There are indications that the Federal Government may have concluded plans to stop subsidising the consumption of petroleum products in the country.
* Mrs. Alison-Madueke
The Minister of Petroleum Resources, Mrs. Diezani Alison-Madueke, gave this hint on Tuesday at the ongoing Nigerian Oil and Gas Conference in Abuja.
According to the minister, the subsidies being paid to marketers by the Federal Government on imported Premium Motor Spirit and kerosene were no longer sustainable.
She said, “The continued regulation of the downstream sector has its positive and negative impacts on the economy. But the negative effect is more than the positive. The subsidy policy cannot be sustained any longer.
“This is because the subsidy payment is not benefiting the poor it is targeting; rather, it is benefiting the rich. The industry needs to move to next level by increasing revenue and curbing oil theft and pipeline vandalism.
“Without belabouring the point, we are all aware that the government has to deregulate the downstream sector. Continuing regulation, we all are aware, has negative effects. It is basically unsustainable, it discourages investment, and principally, it benefits the rich, not the masses in the society that we intend to reach in the first place.

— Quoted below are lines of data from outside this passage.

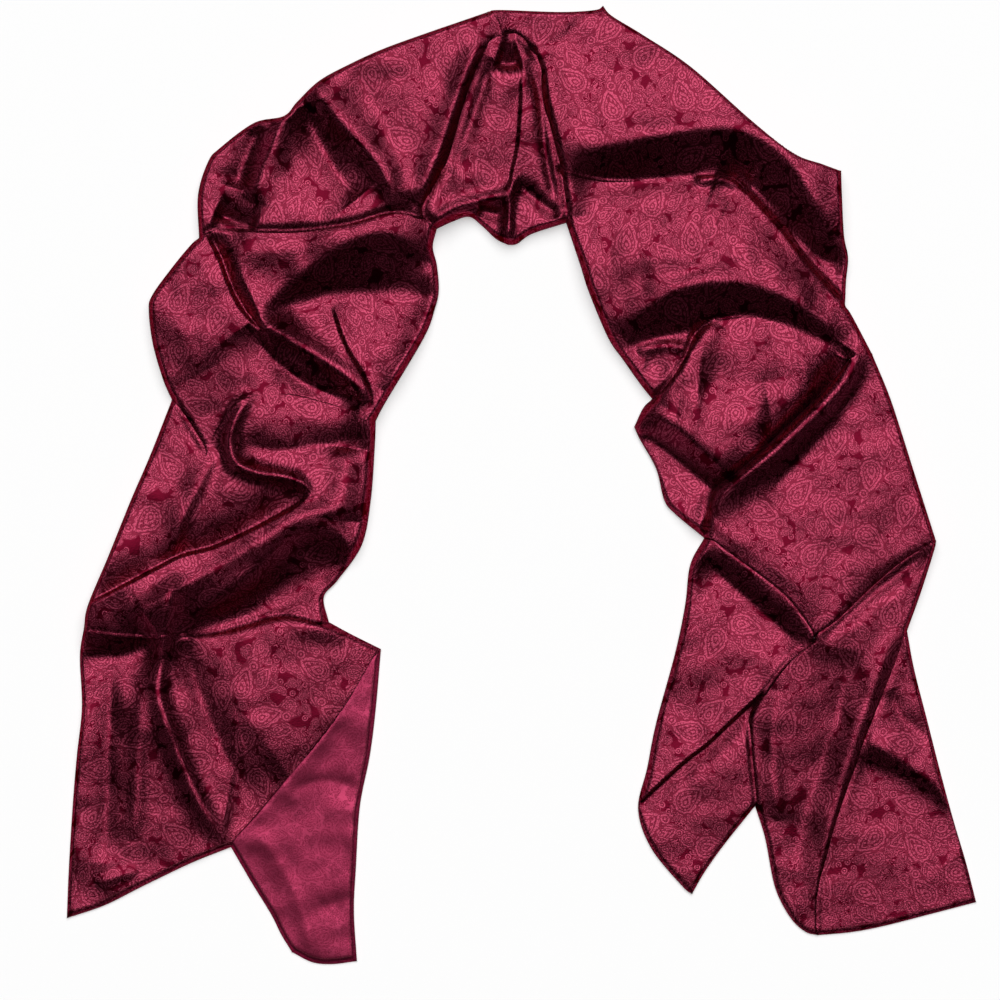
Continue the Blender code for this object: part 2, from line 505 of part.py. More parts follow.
def top_height(name, points):
    """Height of the stretch's upper face over the table at each plan point, in metres."""
    height = base_height(points)
    for fold in folds_of(name):
        path = smooth_path(fold.path, PATH_STEP)
        reach = FOLD_REACH if fold.right > 0 else VALLEY_REACH
        near = near_to(path, points, reach * max(fold.width_left, fold.width_right) * MM)
        if len(near):
            height[near] += fold_height(fold, path, points[near])
    over = height - THINNEST
    height = THINNEST + 0.5 * (over + np.hypot(over, THIN_SOFT))
    for part in shaping_edges(name):
        edge = EDGES[part]
        path = edge_path(part, PATH_STEP)
        near = near_to(path, points, edge.roll * MM)
        if not len(near):
            continue
        gap, along, _ = distance_to(path, points[near])
        share = gap / (edge.roll * MM)
        if edge.kind == "free":
            fall = (height[near] - edge.lip * MM) * (1 - rounding(share))
        elif edge.over == name:
            fall = edge.lip * MM * (1 - rounding(share)) * emerging(part, along)
        else:
            fall = edge.tuck * MM * np.clip(1 - share, 0, 1) ** 2 * emerging(part, along)
        height[near] -= fall
    return np.maximum(height, THINNEST)


def outline(name, step):
    """The stretch's loop, anticlockwise, and the lip at each point of it that lies on the table."""
    loop, lips = [], []
    for part in STRETCHES[name].split("|"):
        path = edge_path(part, step)
        edge = EDGES[part.lstrip("-")]
        lip = edge.lip if edge.kind == "free" else 0.0
        loop += list(path[:-1])
        lips += [0.0] + [lip] * (len(path) - 2)
    return np.array(loop)[::-1], np.array(lips)[::-1]


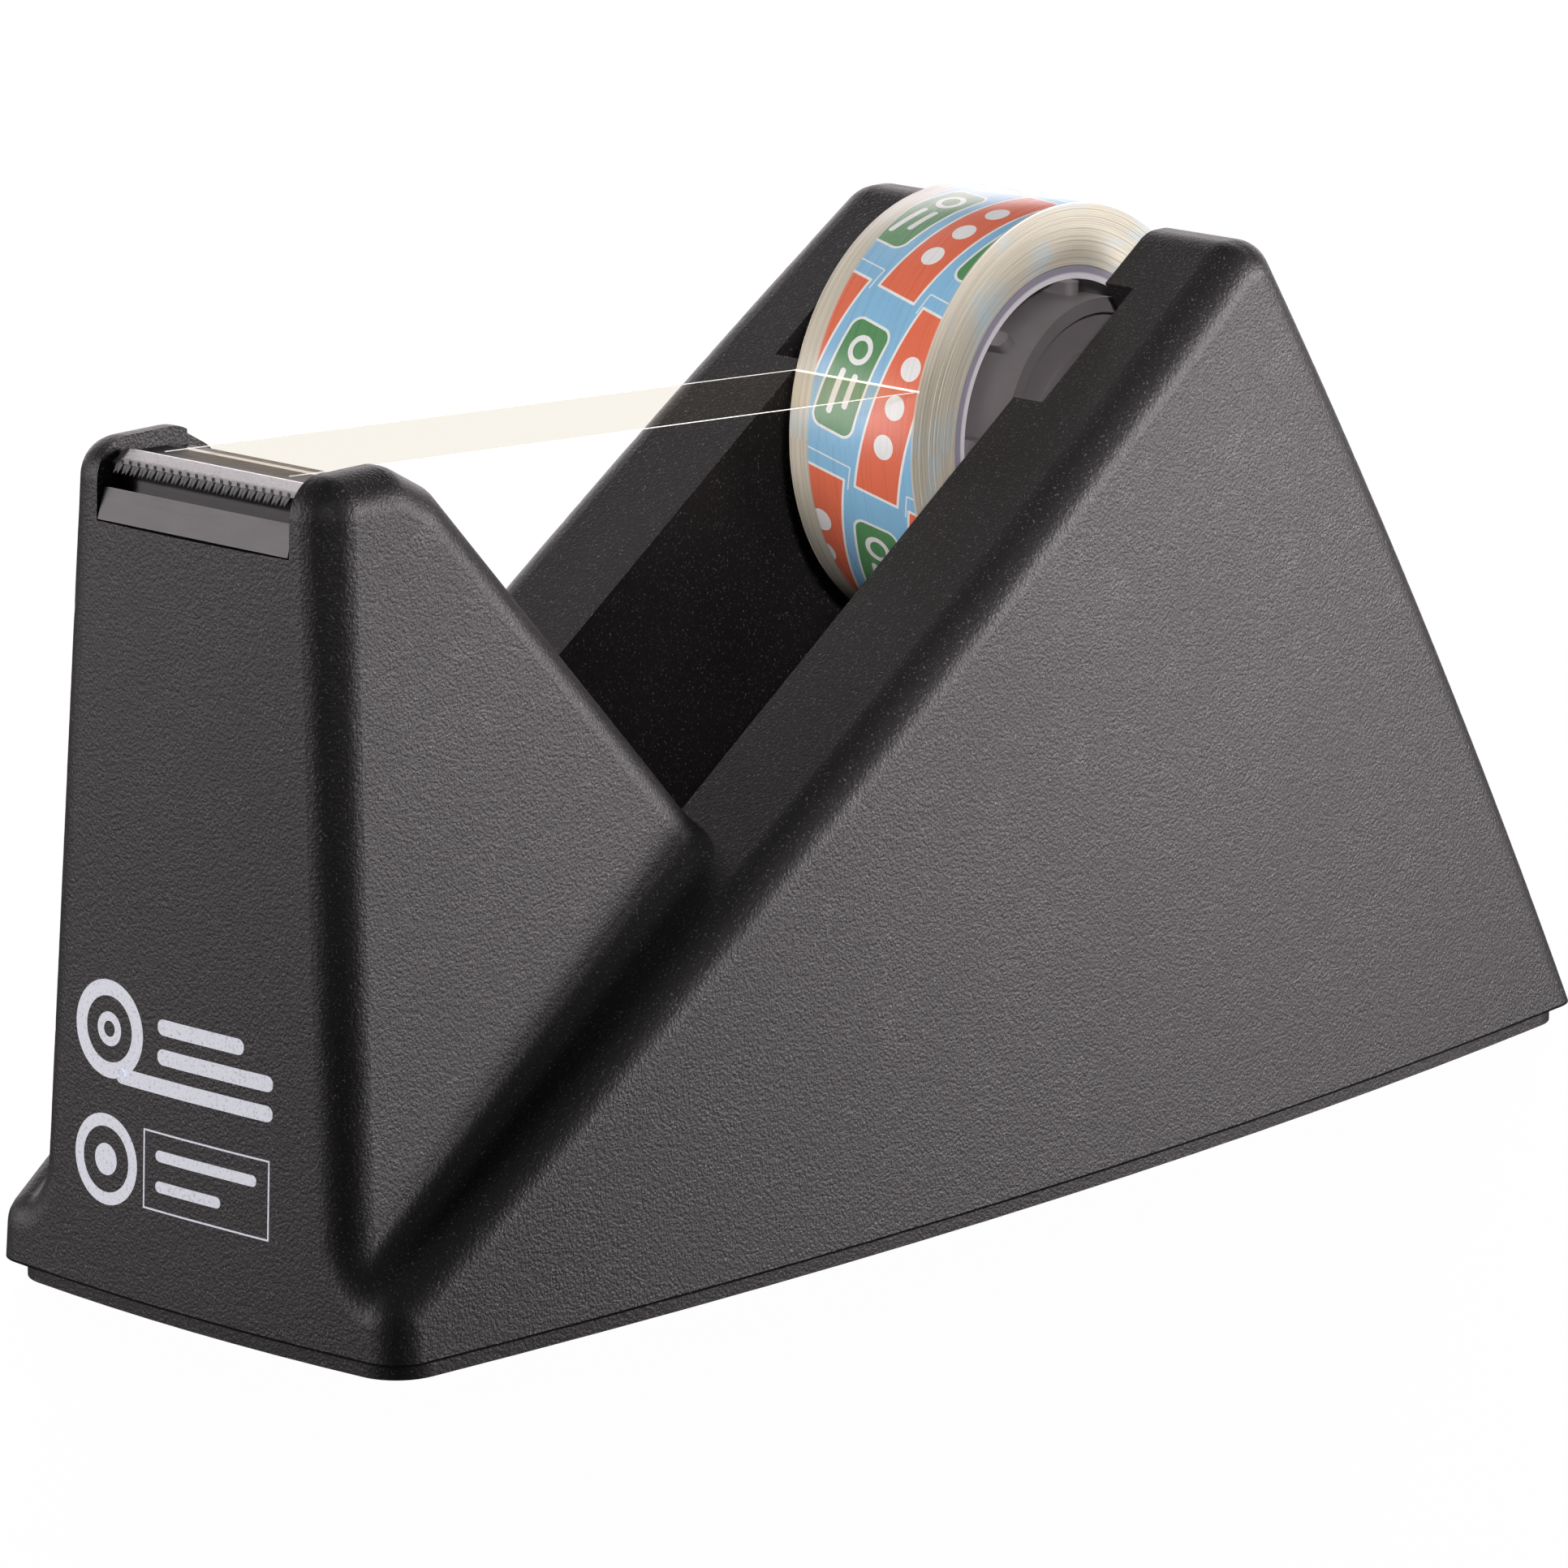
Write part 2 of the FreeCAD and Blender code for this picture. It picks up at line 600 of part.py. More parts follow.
def make_front_weight():
    front = -LENGTH / 2 + FRONT_WEIGHT_SETBACK
    return weight(front, front + FRONT_WEIGHT_DEPTH, FRONT_WEIGHT_WIDTH, FRONT_WEIGHT_TOP)


def build_parts():
    hub_bore = CORE_RADIUS - CORE_WALL
    return {
        "housing": make_housing(),
        "base_plate": make_plate(),
        "anti_slip_pad": plan_slab(PAD_INSET, 0, PAD_THICK),
        "base_screws": make_screws(),
        "rear_weight": make_rear_weight(),
        "front_weight": make_front_weight(),
        "blade_holder": make_holder(),
        "cutter_blade": make_blade(),
        "hub_drum": make_drum(),
        "hub_cap_near": make_cap(-1),
        "hub_cap_far": make_cap(1),
        "tape_core": ring(CORE_RADIUS, hub_bore),
        "tape_roll": ring(ROLL_RADIUS, CORE_RADIUS + WINDING_FIT),
        "tape_leader": make_leader(),
    }


def main():
    os.makedirs("parts", exist_ok=True)
    for name, shape in build_parts().items():
        size = shape.BoundBox
        print(f"{name:14s} solids {len(shape.Solids)} valid {shape.isValid()}"
              f" volume {shape.Volume:9.1f} x {size.XMin:.1f}..{size.XMax:.1f}"
              f" y {size.YMin:.1f}..{size.YMax:.1f} z {size.ZMin:.1f}..{size.ZMax:.1f}")
        shape.exportStep(f"parts/{name}.step")


if __name__ == "__main__":
    main()
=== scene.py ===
import math
import random

import bmesh
import bpy
from bpy.props import FloatProperty, FloatVectorProperty, IntProperty, PointerProperty
from bpy.types import Operator, Panel, PropertyGroup
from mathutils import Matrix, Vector
from mathutils.bvhtree import BVHTree


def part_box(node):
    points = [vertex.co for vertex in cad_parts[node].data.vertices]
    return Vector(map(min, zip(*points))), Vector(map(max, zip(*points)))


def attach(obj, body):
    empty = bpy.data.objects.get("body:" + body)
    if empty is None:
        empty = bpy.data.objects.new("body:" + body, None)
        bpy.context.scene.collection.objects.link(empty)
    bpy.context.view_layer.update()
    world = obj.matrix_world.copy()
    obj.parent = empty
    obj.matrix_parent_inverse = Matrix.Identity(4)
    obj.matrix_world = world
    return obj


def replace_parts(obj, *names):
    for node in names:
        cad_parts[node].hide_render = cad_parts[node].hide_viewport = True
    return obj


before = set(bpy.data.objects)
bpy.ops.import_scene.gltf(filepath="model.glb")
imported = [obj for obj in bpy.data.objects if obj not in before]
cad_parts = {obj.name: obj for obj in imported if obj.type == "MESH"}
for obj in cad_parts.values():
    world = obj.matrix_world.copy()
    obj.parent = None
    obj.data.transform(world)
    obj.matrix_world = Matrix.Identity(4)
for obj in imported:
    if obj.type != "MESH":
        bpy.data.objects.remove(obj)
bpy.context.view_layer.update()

bl_info = {
    "name": "Desktop Tape Dispenser",
    "version": (1, 0, 0),
    "blender": (4, 5, 0),
    "location": "3D View > Sidebar > Dispenser",
    "description": "Finishes and fine pieces for a weighted desktop tape dispenser",
    "category": "Object",
}

MM = 0.001
SEED = 11

# Places that come from the frame
ROLL_LOW, ROLL_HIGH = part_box("tape_roll")
AXIS_X = (ROLL_LOW.x + ROLL_HIGH.x) / 2
AXIS_Z = (ROLL_LOW.z + ROLL_HIGH.z) / 2
ROLL_RADIUS = (ROLL_HIGH.z - ROLL_LOW.z) / 2
TAPE_HALF = ROLL_HIGH.y
CORE_RADIUS = (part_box("tape_core")[1].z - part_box("tape_core")[0].z) / 2
BLADE_LOW, BLADE_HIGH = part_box("cutter_blade")
LEADER_LOW, LEADER_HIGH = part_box("tape_leader")
HOUSING_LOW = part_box("housing")[0]
SEAM_Z = 1.9 * MM
SEAT_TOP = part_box("blade_holder")[1].z
# Fall of the teeth below the level
TOOTH_FALL = math.radians(52)
# Middle of one badge, along and across its lane in millimetres
PRINT_START = (56.45, -13.34)
# Half length, half width and corner of the printed shapes, in millimetres
BADGE = (5.45, 2.65, 1.3)
PANEL = (9.1, 2.7, 0.15)
BRACKET = (9.9, 3.0, 0.1)
LONG_BAR = (2.2, 0.33, 0.3)
SHORT_BAR = (1.7, 0.33, 0.3)
MARK_RADIUS = 1.15
OUTLINE = 0.27
# Rings printed on the tower: middle across and up, outer and inner radius
ROLL_RINGS = ((9.3, 25.2, 4.3, 2.9), (9.3, 25.2, 1.5, 0.7))
LOWER_RINGS = ((9.6, 13.7, 4.0, 2.9), (9.6, 13.7, 1.4, 0.0001))
# Bars printed on the tower: from, to, height and half width
STRAND_BARS = ((-10.6, 8.4, 21.4, 0.7), (-10.6, 3.2, 24.0, 0.7), (-7.2, 3.2, 26.6, 0.7))
FRAMED_BARS = ((-8.8, 3.3, 15.3, 0.5), (-4.6, 3.3, 12.6, 0.5))
# Frame round the lower bars: from, to, low, high and width of its line
BAR_FRAME = (-10.3, 4.8, 10.4, 17.4, 0.16)
LAMP_COLOUR = (1.0, 0.93, 0.955)
HORIZON_GREY = (0.07, 0.07, 0.07)
OVERHEAD_GREY = (0.14, 0.14, 0.14)


# ---- sizes and colours -----------------------------------------------------
def colour(name, description, default):
    return FloatVectorProperty(name=name, description=description, default=default,
                               subtype="COLOR", size=3, min=0.0, max=1.0)


def length(name, description, default):
    return FloatProperty(name=name, description=description, default=default,
                         unit="LENGTH", subtype="DISTANCE", precision=5)


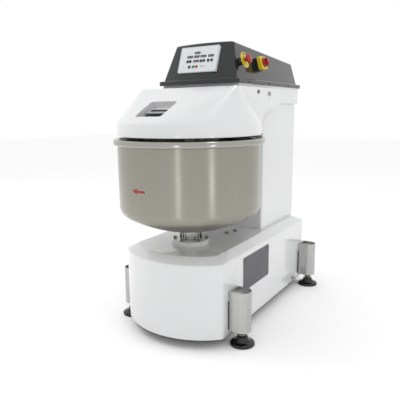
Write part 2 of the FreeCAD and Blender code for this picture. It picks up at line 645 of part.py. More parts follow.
def make_column():
    body = new_body("column_shell")
    inner = "column_half_width - sheet"
    loops = [
        rectangle("-column_half_width", "column_half_width", "column_front_y", "column_rear_y"),
        rectangle(f"-({inner})", inner, "column_front_y + sheet", "column_rear_y - sheet"),
    ]
    tube = pad(body, draw(body, "plan", "XY_Plane", loops, lift="base_top_z"),
               "head_low_z - base_top_z")
    edge = size("column_half_width")
    soften(body, tube, "column_corner",
           lambda e: is_upright(e) and abs(abs(e.BoundBox.XMax) - edge) < 0.01)
    door = rectangle("-door_half_width", "door_half_width", "door_low_z", "door_high_z")
    pocket(body, draw(body, "doorway", "XZ_Plane", [door], lift="-column_rear_y"),
           "4 * sheet", both=True)
    cable_hole = draw_circle(body, "cable_hole", "XZ_Plane", "cable_hole_radius",
                             [("gland_x", "gland_z")], lift="-column_rear_y")
    pocket(body, cable_hole, "4 * sheet", both=True)
    cover = new_body("rear_cover")
    face = rectangle("-(door_half_width + door_lap)", "door_half_width + door_lap",
                     "door_low_z - door_lap", "door_high_z + door_lap")
    pad(cover, draw(cover, "face", "XZ_Plane", [face], lift="-column_rear_y"),
        "rear_cover_thickness", backwards=True)
    slots = [rectangle("-vent_half_width", "vent_half_width", z, f"{z} + vent_height") for z in VENT_ROWS]
    pocket(cover, draw(cover, "vents", "XZ_Plane", slots, lift="-column_rear_y"),
           "4 * rear_cover_thickness", both=True)
    enclosure = block("control_box_case", "box_width", "box_depth", "box_height")
    keep(put(enclosure, "-box_width / 2", "column_front_y + sheet", "box_z"), "control_box")
    gland = turned("cable_gland", GLAND)
    put(gland, "gland_x", "column_rear_y", "gland_z", Rotation(Vector(1, 0, 0), -90))


def make_head():
    body = new_body("head_housing")
    plan = rectangle("-head_half_width", "head_half_width", "head_front_y", "head_rear_y")
    blank = pad(body, draw(body, "plan", "XY_Plane", [plan], lift="head_low_z"),
                "head_high_z - head_low_z")
    soften(body, blank, "head_corner", is_upright)
    room = rectangle("-head_half_width + head_wall", "head_half_width - head_wall",
                     "head_front_y + head_wall", "head_rear_y - head_wall")
    pocket(body, draw(body, "room", "XY_Plane", [room], lift="head_high_z"),
           "head_high_z - head_low_z - head_floor")
    for name, y in (("spindle", "spindle_y"), ("motor", "motor_y")):
        hole = draw_circle(body, f"{name}_hole", "XY_Plane", f"{name}_hole_radius", [("0", y)],
                           lift="head_low_z + 2 * head_floor")
        pocket(body, hole, "3 * head_floor")
    for side in (1, -1):
        pin = draw_circle(body, f"pin_hole_{side + 1}", "YZ_Plane", "pin_radius", [("hinge_y", "hinge_z")],
                          lift=f"{side} * (head_half_width - pin_reach)")
        pocket(body, pin, "2 * pin_reach", backwards=side > 0)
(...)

“This means that deregulation is the only way in which capital investment can be encouraged. It can give employment opportunities. At the same time, we are all aware that in a democratic polity, there has to be a balance between different policies and directives of government and the needs and desires of the people of Nigeria at all times.”
According to analysts, if the subsidies on both products are removed, consumers will be paying a minimum of N144.66 for a litre of petrol against the official regulated price of N97.
For kerosene, consumers are expected to pay N154.36 per litre, which comprises the landing cost of N138.87 and distribution margins of N15.49, instead of the official pump price of N50.